| Global
Eye—Rough Beast
By Chris Floyd in The Moscow
Times
We’ve said it before, and we’ll keep on saying it:
A country whose leader has the power to imprison any citizen, on his
order alone, and hold them indefinitely, in military custody, without
access to the courts, without a lawyer, without any charges, their fate
determined solely by the leader’s arbitrary whim—that country is a tyranny,
not a democracy, not a republic, not a union of free citizens.
Now, it may be that it is still a tyranny in utero, a rough beast slouching
toward Bethlehem—or in this case, Washington—to be born, and not yet
the full-blown monster, fangs bared and back plated with bristling armored
scales. But the tyranny has been conceived, it’s taken root in the womb,
gained definite form and is clawing, tearing its way toward the light.
President George W. Bush openly claims that he now holds this power
of arbitrary arrest and imprisonment. His minions defend it with earnest
arguments. They have already begun acting on its dictatorial tenets.
If this claim is not rejected by the other two branches of government—an
unlikely event, with both branches now held by Bush partisans—then the
fundamental liberty of every American citizen will have been stripped
away finally and completely. Henceforth, liberty is not the inalienable
right of the citizen, but a privilege granted—or not—by an autocratic
government.
What we are witnessing is the mutation of a democratic republic into
a military autocracy: Bush bases his claim of arbitrary power on the
president’s constitutional role as commander-in-chief of the U.S. armed
forces. Although there is nothing in the constitution that warrants
the extension of military command to cover arbitrary rule over the entire
citizenry, and certainly nothing that countenances the abrogation of
basic rights and liberties on the unchallengeable say-so of an all-powerful
leader, the "commander-in-chief" argument nevertheless serves a useful
purpose for the autocrat, creating the illusion of a limited and temporary
suspension of liberties—a drastic but necessary "wartime" measure.
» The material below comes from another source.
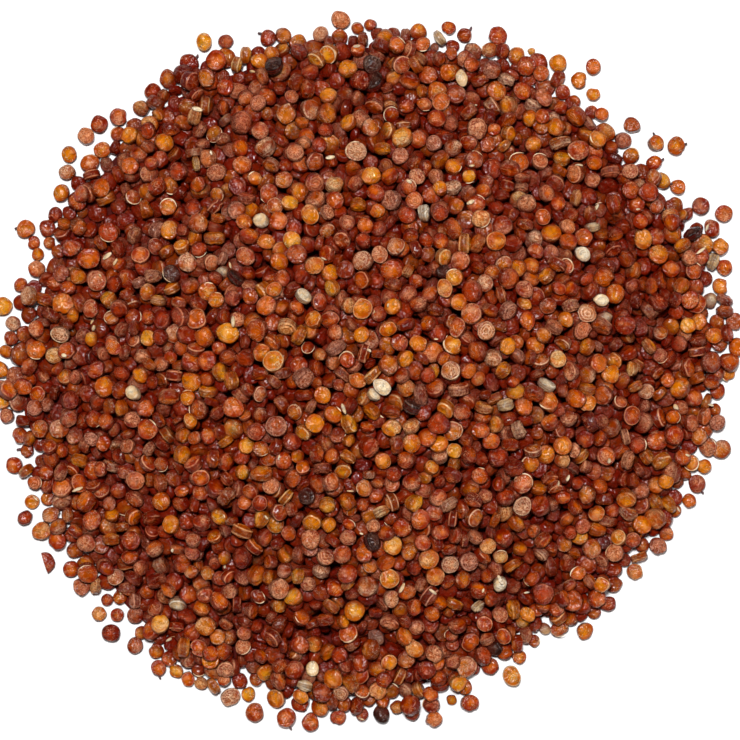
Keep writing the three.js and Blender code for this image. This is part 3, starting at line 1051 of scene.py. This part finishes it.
def tube(spine, across, up, widths, heights):
    """A closed spindle of diamond section along a spine, pointed at both ends: points, corners, totals."""
    middle = spine[1:-1]
    wide, high = across[1:-1] * widths[1:-1, None], up[1:-1] * heights[1:-1, None]
    ring = np.stack([middle + wide, middle + high, middle - wide, middle - high], 1)
    points = np.concatenate([spine[:1], ring.reshape(-1, 3), spine[-1:]])
    last = len(points) - 1
    loops, totals = [], []
    for side in range(4):
        after = (side + 1) % 4
        loops += [0, 1 + after, 1 + side]
        totals.append(3)
        for k in range(len(ring) - 1):
            here, there = 1 + 4 * k, 5 + 4 * k
            loops += [here + side, here + after, there + after, there + side]
            totals.append(4)
        loops += [last, last - 4 + side, last - 4 + after]
        totals.append(3)
    return points, np.array(loops), np.array(totals)


def join_tubes(name, tubes, material):
    points, corners, totals = zip(*tubes)
    starts = np.cumsum([0, *map(len, points)])
    loops = np.concatenate([part + start for part, start in zip(corners, starts)])
    return make_mesh(name, np.concatenate(points), loops, np.concatenate(totals), material)


RIM_POINTS = 15             # of a pale sliver's spine
RIM_REACH = 0.97            # its outer side's distance from the grain's axis, next to the radius,
RIM_HEIGHT = 0.82           # and its height, next to half the thickness, at its two tips
RIM_THICKNESS = 0.07
LIES_FLAT = 0.8             # the least upward part of a flat grain's axis


def crescent(grains, index, start, sweep, width):
    """A sliver of pale skin that hugs a grain's rim over part of the way round."""
    share = np.linspace(0, 1, RIM_POINTS)
    angle = start + sweep * share
    swell = np.sin(np.pi * share) ** 0.6
    out = RIM_REACH - width * swell / 2
    x, y = np.cos(angle), np.sin(angle)
    section = np.stack([out * x, out * y, RIM_HEIGHT - 0.12 * swell], 1)
    outward = np.stack([x, y, np.full(RIM_POINTS, -0.75)], 1)
    upward = np.stack([0.6 * x, 0.6 * y, np.ones(RIM_POINTS)], 1)
    half, turn, place = grains["half"][index], grains["turn"][index], grains["place"][index]
    spine, across, up = ((vectors * half) @ turn.T for vectors in (section, outward, upward))
    return tube(place + spine, across, up, width * swell / 2, RIM_THICKNESS * swell)


def make_pale_rims(grains, share, kind):
    """Long slivers where the picture shows them, and short ones on other grains that lie flat."""
    flat = grains["turn"][:, 2, 2] > LIES_FLAT
    usable = flat & (share > WELL_SEEN) & (kind != KIND_NAMES.index("cream"))
    tubes = []
    chosen = grains_at(grains, PALE_RIMS, usable)
    more = rng.choice(np.nonzero(usable)[0], MORE_RIMS, replace=False)
    for indices, sweeps, widths in ((chosen, (2.2, 5.0), (0.10, 0.20)), (more, (0.7, 2.2), (0.06, 0.18))):
        for index in indices:
            start = rng.uniform(0, FULL_TURN)
            tubes.append(crescent(grains, index, start, rng.uniform(*sweeps), rng.uniform(*widths)))
    declare(join_tubes("pale_rims", tubes, husk_finish()), "husk", "quinoa_heap")


STALK_TAPER = np.array([0, 1, 0.95, 0.8, 0.7, 0.75, 0])
STALK_THICK = 0.15          # half its thickness where it is thickest
STALK_BEND = 0.9            # radians, from its foot to its tip
STALK_SLOPE = 0.12
STALK_FOOT = 0.75           # how far from its grain's middle it starts, as a share of the radius


def stalk(middle, radius, way, length):
    """A short, bent, tapering stub from inside a grain's rim, pointing a way given in degrees."""
    count = len(STALK_TAPER)
    way = math.radians(way)
    foot = middle + STALK_FOOT * radius * np.array([math.cos(way), math.sin(way), 0])
    bend = way + STALK_BEND * (np.linspace(0, 1, count) - 0.3)
    step = np.stack([np.cos(bend), np.sin(bend), np.full(count, STALK_SLOPE)], 1) * length / (count - 1)
    side = np.stack([-np.sin(bend), np.cos(bend), np.zeros(count)], 1)
    up = np.tile([0.0, 0.0, 1.0], (count, 1))
    thick = STALK_THICK * STALK_TAPER
    return tube(foot + np.cumsum(step, 0) - step[0], side, up, thick, thick)


def make_heap_stalks(grains, share):
    spots = [(across, down) for across, down, _ in STALKS]
    found = grains_at(grains, spots, share > WELL_SEEN)
    tubes = []
    for index, (_, _, way) in zip(found, STALKS):
        tubes.append(stalk(grains["place"][index], grains["half"][index, 1], way, length=0.62))
    declare(join_tubes("stalk_stubs", tubes, stalk_finish()), "dark_grain", "quinoa_heap")


def make_stray_stalks():
    for node, way in STRAY_STALKS.items():
        low, high = box_of(node)
        tubes = [stalk((low + high) / 2, (high - low)[1] / 2, way, length=0.5)]
        declare(join_tubes(node + "_stub", tubes, stalk_finish()), "dark_grain", node)


SMALL_FLAKE = 0.62          # how large the flakes at random places are, next to the others
SHOULDER_REACH = 0.62       # where a grain's shoulder is: its distance from the middle, as a share of
SHOULDER_HEIGHT = 0.86      # the radius, and its height, as a share of the grain's own


def make_flakes(grains, share, material):
    """Loose bits of pale skin and broken seed that rest on the shoulders of grains."""
    usable = share > FLAKE_FROM
    under = grains_at(grains, PALE_FLAKES, usable)
    under += list(rng.choice(np.nonzero(usable)[0], MORE_FLAKES, replace=False))
    count = len(under)
    long = rng.uniform(0.30, 0.68, count)
    wide = rng.uniform(0.12, 0.28, count)
    half = np.stack([long, wide, rng.uniform(0.06, 0.14, count)], 1)
    half[len(PALE_FLAKES):] *= SMALL_FLAKE
    # Each lies across the way that its grain's shoulder falls, and slopes down with it.
    way = rng.uniform(0, FULL_TURN, count)
    slope = rng.uniform(0.35, 0.85, count)
    turn = turned(way, slope, rng.normal(math.pi / 2, 0.5, count))
    out = SHOULDER_REACH * grains["half"][under][:, 1]
    tall = np.sqrt(((grains["turn"][under][:, 2] * grains["half"][under]) ** 2).sum(1))
    rise = SHOULDER_HEIGHT * tall + half[:, 2]
    place = grains["place"][under] + np.stack([out * np.cos(way), out * np.sin(way), rise], 1)
    flakes = {"place": place, "half": half, "turn": turn}
    looks = looks_of(np.full(count, KIND_NAMES.index("cream")))
    piece = grain_piece("pale_flakes", flakes, np.arange(count), np.zeros(count, bool), looks, material)
    declare(piece, "husk", "quinoa_heap")


def settled_grains(top, core, inside):
    """The heap's grains, read and poured, as they lie in the end, each with its upper face up."""
    read = read_grains(core)
    poured = poured_grains(top, core, inside, read["place"])
    grains = {key: np.concatenate([read[key], poured[key]]) for key in read}
    for steps, sink in SINKING:
        settle(grains, core, steps, sink)
    grains["turn"][grains["turn"][:, 2, 2] < 0] *= np.array([1, -1, -1])
    return grains


def kinds_of(grains, share):
    """Each grain's kind: as read off the picture where it was, or else by chance."""
    amount = np.array([row.amount for row in KINDS.values()])
    kind = rng.choice(len(KINDS), len(share), p=amount / amount.sum())
    poured = grains["kind"] == POURED
    kind = np.where(poured, kind, grains["kind"])
    usable = poured & (share > MARKED_FROM)
    for name, spots in (("cream", CREAM_GRAINS), ("amber", AMBER_GRAINS), ("dark", DARK_GRAINS)):
        found = grains_at(grains, spots, usable)
        kind[found] = KIND_NAMES.index(name)
        if name == "cream":
            grains["half"][found] *= CREAM_SIZE
    return kind


def make_heap(top, core, inside, materials):
    """The heap's grains, one piece for each kind, and what lies on them."""
    grains = settled_grains(top, core, inside)
    share, shown = seen_share(grains)
    roof = roof_of(grains)
    kind = kinds_of(grains, share)
    looks = looks_of(kind)
    fine = share > FINE_FROM
    for index, (name, row) in enumerate(KINDS.items()):
        which = np.nonzero((kind == index) & shown)[0]
        piece = grain_piece(name + "_grains", grains, which, fine, looks, materials[name], roof)
        declare(piece, row.slot, "quinoa_heap")
    make_pale_rims(grains, share, kind)
    make_flakes(grains, share, materials["cream"])
    make_heap_stalks(grains, share)


def single_grain(name, kind, place, half, material, change=None):
    """A piece of one grain that lies flat."""
    grain = {"place": place[None], "half": half[None], "turn": np.eye(3)[None]}
    looks = looks_of(np.array([KIND_NAMES.index(kind)]))
    return grain_piece(name, grain, np.zeros(1, int), np.ones(1, bool), looks, material, None, change)


FIT = 0.98                  # how much of its solid's height, or breadth, a single grain takes up
STRAY_DROP = 0.01           # how far its middle is below the solid's
STRAY_NOTCH_WIDTH = 0.25    # radians


def make_strays(materials):
    """Each single grain beside the heap, filling its solid's box."""
    for node, (kind, notch, way) in STRAYS.items():
        low, high = box_of(node)
        place = (low + high) / 2 - (0, 0, STRAY_DROP)
        half = (high - low) / 2 * (1, 1, FIT)
        given = {
            "notch": notch, "notch_at": math.radians(way), "notch_width": STRAY_NOTCH_WIDTH, "beak": 0.0,
        }
        change = {key: np.array([[value]]) for key, value in given.items()}
        piece = single_grain(node + "_seed", kind, place, half, materials[kind], change)
        declare(piece, KINDS[kind].slot, node)


BREAK_ANGLE = 18.0          # its cut side faces this far below the left, in degrees,
BREAK_OFF = 0.32            # and lies this far from the middle of its box, mm
BREAK_FLATNESS = 0.97       # 1 is quite flat
HALF_THICKNESS = 0.46       # half a broken grain's thickness, mm


def make_broken_grain(materials):
    """Half a grain: a whole one squeezed flat against the plane of the break."""
    low, high = box_of("broken_grain")
    way = math.radians(180 + BREAK_ANGLE)
    cut = np.array([math.cos(way), math.sin(way), 0.0])
    radius = (high - low)[1] / 2 * FIT
    middle = (low + high) / 2 + cut * BREAK_OFF
    half = np.array([radius, radius, HALF_THICKNESS])
    piece = single_grain("broken_grain_half", "chestnut", middle, half, materials["chestnut"])
    for vertex in piece.data.vertices:
        past = (np.array(vertex.co) / METRES - middle) @ cut
        if past > 0:
            vertex.co -= Vector(cut * (past * BREAK_FLATNESS * METRES))
    declare(piece, "chestnut_grain", "broken_grain")


# ---------------- the setting

def make_floor(half=1000.0, drop=0.01):
    """A square floor, just under the grains."""
    corners = np.array([(-half, -half, 0), (half, -half, 0), (half, half, 0), (-half, half, 0)])
    floor = make_mesh("floor", corners, np.arange(4), np.array([4]), floor_finish())
    floor.location.z = -drop * METRES


def make_camera(distance=0.45, sensor=36.0):
    """A camera straight above, at a distance in metres, that frames the picture's width on the floor."""
    data = bpy.data.cameras.new("camera")
    data.sensor_width = sensor
    data.lens = sensor * distance / (PICTURE_SIDE * MM_PER_PIXEL * METRES)
    data.clip_start, data.clip_end = 0.01, 10
    camera = placed("camera", data)
    camera.location = (VIEW_CENTRE[0] * METRES, VIEW_CENTRE[1] * METRES, distance)
    bpy.context.scene.camera = camera


def make_light(name, place, size, watts):
    """A round lamp that points at the heap, in metres."""
    data = bpy.data.lights.new(name, "AREA")
    data.shape = "DISK"
    data.size = size
    data.energy = watts
    light = placed(name, data)
    light.location = place
    light.rotation_euler = (-Vector(place)).to_track_quat("-Z", "Y").to_euler()


def make_world(strength, colour):
    """Even light from all round."""
    world = bpy.data.worlds.new("studio")
    world.use_nodes = True
    background = world.node_tree.nodes["Background"]
    background.inputs["Color"].default_value = (*colour, 1)
    background.inputs["Strength"].default_value = strength
    bpy.context.scene.world = world


def core_of(top, sigma=2.0):
    """The core's height everywhere: the heap's own, less the cover of loose grains, and smoother."""
    heights = np.maximum(blurred(np.maximum(top.heights - COVER, 0), sigma), 0)
    return HeightField(heights, top.corner, top.cell)


rng = np.random.default_rng(SEED)
top, inside = solid_top("quinoa_heap")
core = core_of(top)
coats = {name: coat(name + "_coat", row.face, row.shoulder, row.frost) for name, row in KINDS.items()}

make_core(core, inside)
make_heap(top, core, inside, coats)
make_strays(coats)
make_broken_grain(coats)
make_stray_stalks()
make_floor()
make_camera()
make_light("key", place=(-0.03, 0.13, 0.60), size=0.09, watts=4.3)
make_light("side", place=(0.5, -0.1, 0.3), size=0.10, watts=0.6)
make_world(strength=0.08, colour=(1.0, 0.88, 0.83))
bpy.context.scene.view_settings.view_transform = "Standard"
But Bush and his officials have already warned us that this "wartime
emergency" might never end. A direct quote from the commander-in-chief:
"There’s no telling how many wars it will take to secure freedom in
the homeland." The other branches concur in this militarization of American
society. Citing a political landscape "changed by war," the new head
of the Senate Armed Services Committee, Republican John Warner, says
he wants to "break down the barriers"—the constitutional barriers—that
restrict the military’s involvement in civilian life. The chief justice,
William Rehnquist, whose Supreme Court stands as the last defense against
the dictatorship of the executive branch, has already signaled his public
approval of military rule, quoting the old Roman maxim: "In time of
war, the laws are silent."
So if the wars never cease raging, the laws will no longer speak. Or
rather, they will speak only to ratify the will of the authoritarian
regime. Just this week, a "special" appeals court—a secret panel operating
outside the ordinary judicial system—upheld the right of the state to
invade the privacy of any citizen through expanded wiretap and surveillance
powers, Reuters reports. These invasions no longer need meet the already-lax
standards previously required for domestic surveillance, but can now
proceed virtually at the whim of the federal forces, even without any
direct connection to suspected terrorist or espionage activity.
The "special" court is a three-judge board made up of appointees from
the Reagan-Bush administration, chosen for this secret duty by that
obedient Roman, William Rehnquist. It overturned a lower-court ruling
that curbed surveillance powers after documenting 75 cases of their
abuse by federal agents in both the Clinton and Bush II administrations.
However, Attorney General John Ashcroft— whose agents will carry out
most of the secret investigations—said this week that the government
will not "overstep its legal bounds" with the new, broader powers. And
indeed, with a "silent" high court and a supine legislature willing
to lend an air of legitimacy to any action of the ruling junta—hijacking
a presidential election, imprisoning citizens without charge, waging
aggressive war—no doubt Ashcroft is right. There are no longer any "legal
bounds" to overstep.
Bush’s dictatorial powers of arrest and imprisonment are only part of
an unprecedented expansion of militarized state power into every aspect
of American life, coupled with an unprecedented level of secrecy surrounding
government activity. These changes are meant to be permanent—and they
are meant to remain under the control of the Bush Regime and like-minded
successors. It is absurd to believe that Bush, Cheney and the rest of
the junta are constructing this vast machinery of dominance only to
risk turning it over to any political adversary who genuinely opposed
empire, plutocracy and rule by a privileged elite. It is equally absurd
to believe that these new, unconstrained powers will not be abused.
The very fact of their assertion is itself an abuse, a perversion of
the freedoms that Bush has sworn—falsely—to uphold. They are a far greater
threat to the foundations of American liberty than even the most horrendous
attack by murderous criminals. No foreign terrorist can strip the entire
American system of its basic freedoms—the inviability of the citizen,
the right to due process, the constitutional separation of powers, the
people’s right to know what their government is doing in their name.
Only an American tyrant can do that. And he is doing it, day by day.